At first glance Norwegian food is straightforward, filling and entirely what you'd expect from a north European nation with a tendency for long, cold winters. But look closer...
Some dishes are certainly simple. Take Lefse, for example. They're just flour and potato flatbreads cooked on a griddle. And yet they're a traditional treat around Christmas and New Year. The national dish, Farikal, is similar. It's a simple casserole of bone-in lamb or mutton and white cabbage, but what lifts it is the quality of the meat (Norwegians are very proud of their lamb) and the golf-ball-size bundle of whole peppercorns that adds a spicy depth to the dish.

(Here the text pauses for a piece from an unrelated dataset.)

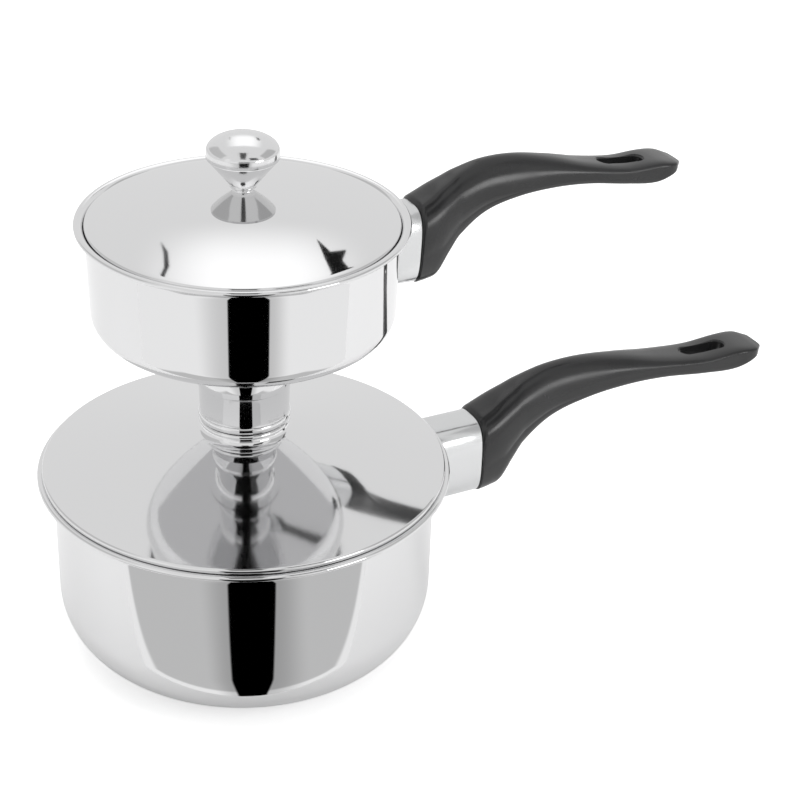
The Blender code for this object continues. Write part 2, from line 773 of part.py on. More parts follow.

Other dishes are more unusual. Pinnekjott is a traditional Christmas Eve dish of air-dried sheep ribs that are soaked and steamed over beechwood, then served with mashed kohlrabi (which despite looking like a turnip is actually a sort of cabbage and tastes like broccoli), while Lutefisk is 'simply' cod that has been soaked with water, then lye, then more water and then finally cooked. It has a soft, jelly-like texture and a suprisingly mild fish flavour. More accessible, perhaps, are gravlax (salmon cured with sugar, salt, brandy and dill), or warm buttered Svele pancakes drizzled with syrup and served with coffee (or - if you're adventurous - with Norwegian brown cheese).
Potatoes accompany almost everything, and meat is widely available, from roast reindeer, venison or even elk to moreish cured spekemat (which could be pork, lamb, beef or reindeer and is often served with scrambled egg). The most common fish dishes involve cod and shrimp, but pickled herring is less frequently offered than you might expect.
If you're looking for a drink, expect to find coffee (drunk strong and black) everywhere. The beer on offer in bars tend to be pils lagers, and to be rather more expensive than you'd like, while wine is more normally drunk with meals. If you've a taste for somethings stronger, look out for linje aquavit, which is essentially a version of the national spirit that has been aged in barrels at sea. The bottle should tell you where that particular batch went, on which ship and how long it spent at sea.